#### Given problem:
Output the material below in full, exactly as it is.

#### Data section:
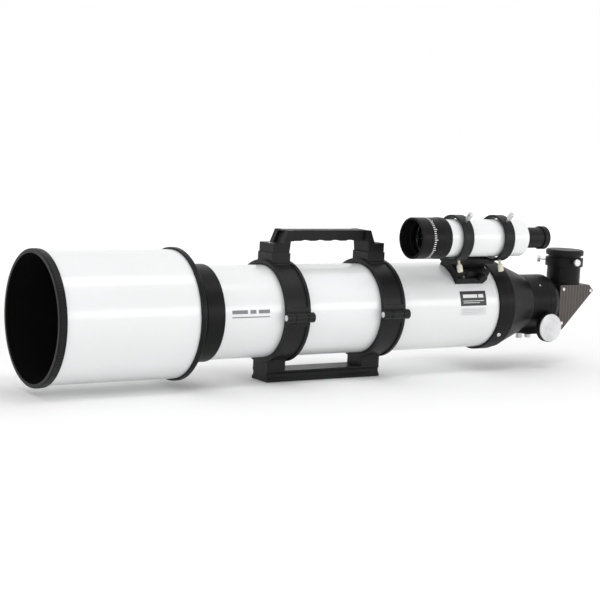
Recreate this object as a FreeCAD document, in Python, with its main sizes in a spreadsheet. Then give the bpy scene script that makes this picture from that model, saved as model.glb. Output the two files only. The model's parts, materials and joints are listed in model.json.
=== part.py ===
"""Refractor telescope on a hinged-ring cradle: a parametric FreeCAD model.

Frame: millimetres, +X from the objective towards the eyepiece, +Z up, and -Y on
the side of the ring hinges, the finder scope and the name band.  The origin is
the centre of the dovetail bar's bottom face.
"""
import FreeCAD, Part
import Sketcher
import math
import os
from FreeCAD import Placement, Rotation, Vector

# ---------------------------------------------------------------- sizes, in mm
SIZES = {
    # fits, all radial or per side
    "running_gap": 0.08,        # a shaft or pin that turns in its bore
    "seat_gap": 0.05,           # a piece fixed inside another
    "slide_gap": 0.3,           # faces that pass each other
    "free_gap": 0.7,            # a tip that swings clear of its hole
    # main tube
    "tube_diameter": 138, "tube_wall": 2, "tube_length": 506.7, "tube_front": -210,
    "baffle_thickness": 1.5, "baffle_first": 130, "baffle_last": 76.7, "baffle_clearance": 2,
    # objective cell
    "clear_aperture": 127, "lens_rim": 1.5, "crown_edge": 5, "flint_edge": 12,
    "lens_air_gap": 0.6, "crown_front_radius": 480, "crown_rear_radius": 300,
    "flint_front_radius": 320, "lens_thread": 1.2,
    "cell_collar_wall": 2.5, "cell_collar_length": 43.6, "cell_lip": 3.6,
    "collar_step": 16, "collar_step_depth": 0.8,
    "cell_spigot": 28, "cell_land_length": 32, "cell_land_wall": 9.5,
    "cell_shoulder": 3, "retainer_length": 6, "retainer_wall": 2.2,
    # dew shield
    "shield_diameter": 186.2, "shield_wall": 1.6, "shield_length": 222,
    "front_ring_length": 11.2, "front_ring_proud": 2.7, "front_lip": 4,
    "rear_ring_length": 7.8, "rear_ring_proud": 3.1, "rear_plate": 5, "hub_wall": 3.6,
    # cradle rings
    "ring_pitch": 172, "ring_width": 41, "liner_thickness": 1.2, "ring_wall": 6.3,
    "split_gap": 0.6, "recess_depth": 2, "recess_rim": 5, "recess_start": 14,
    "foot_length": 32, "foot_width": 40, "foot_rise": 11.2, "foot_drop": 11.8,
    "barrel_radius": 7.5, "barrel_length": 45, "barrel_offset": 3.2,
    "middle_knuckle": 20, "knuckle_gap": 0.4, "barrel_gap": 0.5,
    "hinge_pin_radius": 3, "pin_head_radius": 4.4, "pin_head_length": 1.6,
    "ear_length": 22, "ear_reach": 22, "ear_thickness": 9, "stud_offset": 11.5,
    "stud_radius": 3, "knob_radius": 9.5, "knob_length": 15,
    "liner_start": 18,
    # dovetail bar
    "bar_length": 204, "bar_height": 16.4, "bar_bottom_width": 44, "bar_waist_width": 37,
    "bar_top_width": 41, "bar_lip": 3, "bar_waist_low": 7.5, "bar_waist_high": 11.5,
    "bolt_radius": 3, "bolt_head_radius": 5, "bolt_head_length": 6, "bolt_spacing": 18,
    "bolt_grip": 9, "tripod_thread": 6.35, "tripod_depth": 12,
    # carry handle
    "handle_width": 40, "handle_grip_width": 29, "handle_foot_length": 28,
    "handle_foot_height": 14, "handle_rise": 33.5, "handle_grip_height": 16,
    "handle_shoulder": 5, "handle_shelf": 17.5, "handle_lean": 8, "handle_leg": 12.5,
    "handle_pocket_width": 20, "handle_pocket_depth": 4,
    "finger_radius": 26, "finger_depth": 1.4, "finger_pitch": 27,
    # rear cell and focuser
    "cell_ring_proud": 4, "cell_ring_length": 20.9, "rear_spigot": 22, "rear_neck_length": 10.4,
    "cell_screw_radius": 2.4, "cell_screw_head": 3.6, "cell_screw_seat": 4,
    "rear_neck_proud": 2, "cone_length": 61, "cone_step": 0.5, "cone_wall": 4,
    "cone_rim": 4.5, "body_wall": 16, "body_length": 33, "base_width": 50,
    "base_drop": 20, "base_length": 38, "drawtube_radius": 30, "drawtube_bore": 25.5,
    "drawtube_front": 64, "collar_length": 23.4, "collar_chamfer": 6.5, "track_height": 1,
    "track_width": 9, "roller_radius": 5, "roller_width": 4, "roller_hole": 1.6,
    "roller_inset": 7.5, "roller_angle": 40, "shaft_radius": 4, "shaft_setback": 24,
    "knob_disc_radius": 24, "knob_disc_length": 11,
    "knob_clearance": 1.5, "knob_hub_radius": 9, "knob_hub_length": 5,
    "thumb_spacing": 19, "thumb_head_radius": 5.3,
    "thumb_head_length": 9, "thumb_stem_radius": 2,
    # star diagonal
    "nosepiece_radius": 25.35, "nosepiece_bore": 22.5, "nosepiece_length": 40,
    "diagonal_gap": 8, "diagonal_front": 31, "diagonal_top": 30.5, "diagonal_back": 42,
    "diagonal_drop": 44, "diagonal_chamfer": 10, "diagonal_half_width": 27,
    "side_plate": 3, "back_plate": 3, "mirror_thickness": 9, "mirror_length": 64,
    "mirror_width": 46, "light_path_radius": 22.5, "plate_screw_radius": 2.2,
    "plate_screw_head": 1.2, "plate_screw_inset": 6.5,
    "holder_radius": 27.8, "holder_height": 29.5, "holder_collar_radius": 31.5,
    "holder_collar_height": 14, "holder_bore": 25.5, "clamp_stem_radius": 1.3,
    "clamp_stem_out": 8.7, "clamp_head_radius": 5.6, "clamp_head_length": 5,
    "plug_flange_radius": 31.2, "plug_flange_height": 9, "plug_neck": 4.5,
    "plug_insert": 26,
    # finder scope
    "finder_angle": 33, "finder_height": 137, "finder_radius": 29, "finder_wall": 1.5,
    "finder_lead": 104.5, "finder_length": 214, "finder_cell_length": 56, "finder_cell_wall": 2.7,
    "finder_lens_step": 3, "finder_focus": 5,
    "finder_tail_chamfer": 5, "ocular_radius": 16.4, "ocular_length": 39,
    "eyecup_radius": 18.4, "eyecup_length": 10.5, "ocular_bore": 11,
    "front_ring_lead": 29, "finder_ring_pitch": 81, "finder_ring_width": 18,
    "finder_ring_wall": 3.4, "finder_ring_gap": 3.6, "aim_turn": 8,
    "aim_stem_radius": 2, "aim_stem_out": 7, "aim_head_radius": 4.2, "aim_head_length": 11,
    "shoe_setback": 81.7, "shoe_length": 62, "shoe_width": 50, "shoe_base": 6,
    "shoe_wall": 11, "dovetail_top": 26, "dovetail_bottom": 32, "dovetail_height": 7,
    "bracket_stem": 18, "bracket_bar_height": 7, "bracket_bar_width": 24,
    "shoe_screw_head": 7.5, "shoe_screw_place": 43, "shoe_screw_rise": 5.5, "shoe_corner": 9,
    "shoe_screw_sink": 2.6, "mount_screw_radius": 1.55, "mount_screw_cap": 3.2,
}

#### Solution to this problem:
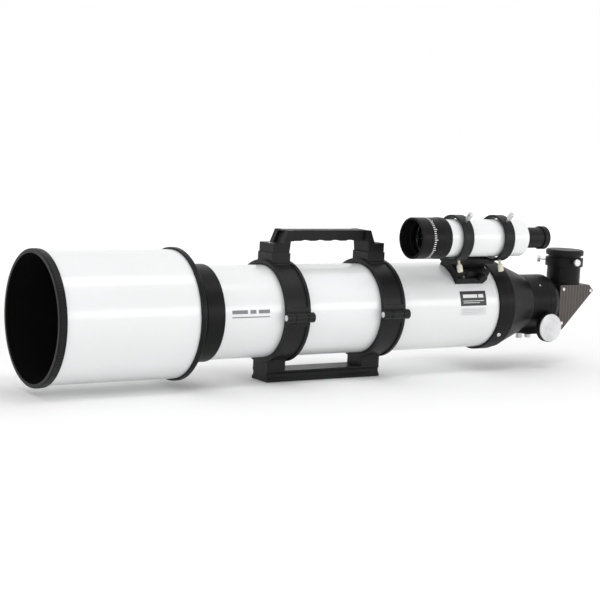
Recreate this object as a FreeCAD document, in Python, with its main sizes in a spreadsheet. Then give the bpy scene script that makes this picture from that model, saved as model.glb. Output the two files only. The model's parts, materials and joints are listed in model.json.
=== part.py ===
"""Refractor telescope on a hinged-ring cradle: a parametric FreeCAD model.

Frame: millimetres, +X from the objective towards the eyepiece, +Z up, and -Y on
the side of the ring hinges, the finder scope and the name band.  The origin is
the centre of the dovetail bar's bottom face.
"""
import FreeCAD, Part
import Sketcher
import math
import os
from FreeCAD import Placement, Rotation, Vector

# ---------------------------------------------------------------- sizes, in mm
SIZES = {
    # fits, all radial or per side
    "running_gap": 0.08,        # a shaft or pin that turns in its bore
    "seat_gap": 0.05,           # a piece fixed inside another
    "slide_gap": 0.3,           # faces that pass each other
    "free_gap": 0.7,            # a tip that swings clear of its hole
    # main tube
    "tube_diameter": 138, "tube_wall": 2, "tube_length": 506.7, "tube_front": -210,
    "baffle_thickness": 1.5, "baffle_first": 130, "baffle_last": 76.7, "baffle_clearance": 2,
    # objective cell
    "clear_aperture": 127, "lens_rim": 1.5, "crown_edge": 5, "flint_edge": 12,
    "lens_air_gap": 0.6, "crown_front_radius": 480, "crown_rear_radius": 300,
    "flint_front_radius": 320, "lens_thread": 1.2,
    "cell_collar_wall": 2.5, "cell_collar_length": 43.6, "cell_lip": 3.6,
    "collar_step": 16, "collar_step_depth": 0.8,
    "cell_spigot": 28, "cell_land_length": 32, "cell_land_wall": 9.5,
    "cell_shoulder": 3, "retainer_length": 6, "retainer_wall": 2.2,
    # dew shield
    "shield_diameter": 186.2, "shield_wall": 1.6, "shield_length": 222,
    "front_ring_length": 11.2, "front_ring_proud": 2.7, "front_lip": 4,
    "rear_ring_length": 7.8, "rear_ring_proud": 3.1, "rear_plate": 5, "hub_wall": 3.6,
    # cradle rings
    "ring_pitch": 172, "ring_width": 41, "liner_thickness": 1.2, "ring_wall": 6.3,
    "split_gap": 0.6, "recess_depth": 2, "recess_rim": 5, "recess_start": 14,
    "foot_length": 32, "foot_width": 40, "foot_rise": 11.2, "foot_drop": 11.8,
    "barrel_radius": 7.5, "barrel_length": 45, "barrel_offset": 3.2,
    "middle_knuckle": 20, "knuckle_gap": 0.4, "barrel_gap": 0.5,
    "hinge_pin_radius": 3, "pin_head_radius": 4.4, "pin_head_length": 1.6,
    "ear_length": 22, "ear_reach": 22, "ear_thickness": 9, "stud_offset": 11.5,
    "stud_radius": 3, "knob_radius": 9.5, "knob_length": 15,
    "liner_start": 18,
    # dovetail bar
    "bar_length": 204, "bar_height": 16.4, "bar_bottom_width": 44, "bar_waist_width": 37,
    "bar_top_width": 41, "bar_lip": 3, "bar_waist_low": 7.5, "bar_waist_high": 11.5,
    "bolt_radius": 3, "bolt_head_radius": 5, "bolt_head_length": 6, "bolt_spacing": 18,
    "bolt_grip": 9, "tripod_thread": 6.35, "tripod_depth": 12,
    # carry handle
    "handle_width": 40, "handle_grip_width": 29, "handle_foot_length": 28,
    "handle_foot_height": 14, "handle_rise": 33.5, "handle_grip_height": 16,
    "handle_shoulder": 5, "handle_shelf": 17.5, "handle_lean": 8, "handle_leg": 12.5,
    "handle_pocket_width": 20, "handle_pocket_depth": 4,
    "finger_radius": 26, "finger_depth": 1.4, "finger_pitch": 27,
    # rear cell and focuser
    "cell_ring_proud": 4, "cell_ring_length": 20.9, "rear_spigot": 22, "rear_neck_length": 10.4,
    "cell_screw_radius": 2.4, "cell_screw_head": 3.6, "cell_screw_seat": 4,
    "rear_neck_proud": 2, "cone_length": 61, "cone_step": 0.5, "cone_wall": 4,
    "cone_rim": 4.5, "body_wall": 16, "body_length": 33, "base_width": 50,
    "base_drop": 20, "base_length": 38, "drawtube_radius": 30, "drawtube_bore": 25.5,
    "drawtube_front": 64, "collar_length": 23.4, "collar_chamfer": 6.5, "track_height": 1,
    "track_width": 9, "roller_radius": 5, "roller_width": 4, "roller_hole": 1.6,
    "roller_inset": 7.5, "roller_angle": 40, "shaft_radius": 4, "shaft_setback": 24,
    "knob_disc_radius": 24, "knob_disc_length": 11,
    "knob_clearance": 1.5, "knob_hub_radius": 9, "knob_hub_length": 5,
    "thumb_spacing": 19, "thumb_head_radius": 5.3,
    "thumb_head_length": 9, "thumb_stem_radius": 2,
    # star diagonal
    "nosepiece_radius": 25.35, "nosepiece_bore": 22.5, "nosepiece_length": 40,
    "diagonal_gap": 8, "diagonal_front": 31, "diagonal_top": 30.5, "diagonal_back": 42,
    "diagonal_drop": 44, "diagonal_chamfer": 10, "diagonal_half_width": 27,
    "side_plate": 3, "back_plate": 3, "mirror_thickness": 9, "mirror_length": 64,
    "mirror_width": 46, "light_path_radius": 22.5, "plate_screw_radius": 2.2,
    "plate_screw_head": 1.2, "plate_screw_inset": 6.5,
    "holder_radius": 27.8, "holder_height": 29.5, "holder_collar_radius": 31.5,
    "holder_collar_height": 14, "holder_bore": 25.5, "clamp_stem_radius": 1.3,
    "clamp_stem_out": 8.7, "clamp_head_radius": 5.6, "clamp_head_length": 5,
    "plug_flange_radius": 31.2, "plug_flange_height": 9, "plug_neck": 4.5,
    "plug_insert": 26,
    # finder scope
    "finder_angle": 33, "finder_height": 137, "finder_radius": 29, "finder_wall": 1.5,
    "finder_lead": 104.5, "finder_length": 214, "finder_cell_length": 56, "finder_cell_wall": 2.7,
    "finder_lens_step": 3, "finder_focus": 5,
    "finder_tail_chamfer": 5, "ocular_radius": 16.4, "ocular_length": 39,
    "eyecup_radius": 18.4, "eyecup_length": 10.5, "ocular_bore": 11,
    "front_ring_lead": 29, "finder_ring_pitch": 81, "finder_ring_width": 18,
    "finder_ring_wall": 3.4, "finder_ring_gap": 3.6, "aim_turn": 8,
    "aim_stem_radius": 2, "aim_stem_out": 7, "aim_head_radius": 4.2, "aim_head_length": 11,
    "shoe_setback": 81.7, "shoe_length": 62, "shoe_width": 50, "shoe_base": 6,
    "shoe_wall": 11, "dovetail_top": 26, "dovetail_bottom": 32, "dovetail_height": 7,
    "bracket_stem": 18, "bracket_bar_height": 7, "bracket_bar_width": 24,
    "shoe_screw_head": 7.5, "shoe_screw_place": 43, "shoe_screw_rise": 5.5, "shoe_corner": 9,
    "shoe_screw_sink": 2.6, "mount_screw_radius": 1.55, "mount_screw_cap": 3.2,
}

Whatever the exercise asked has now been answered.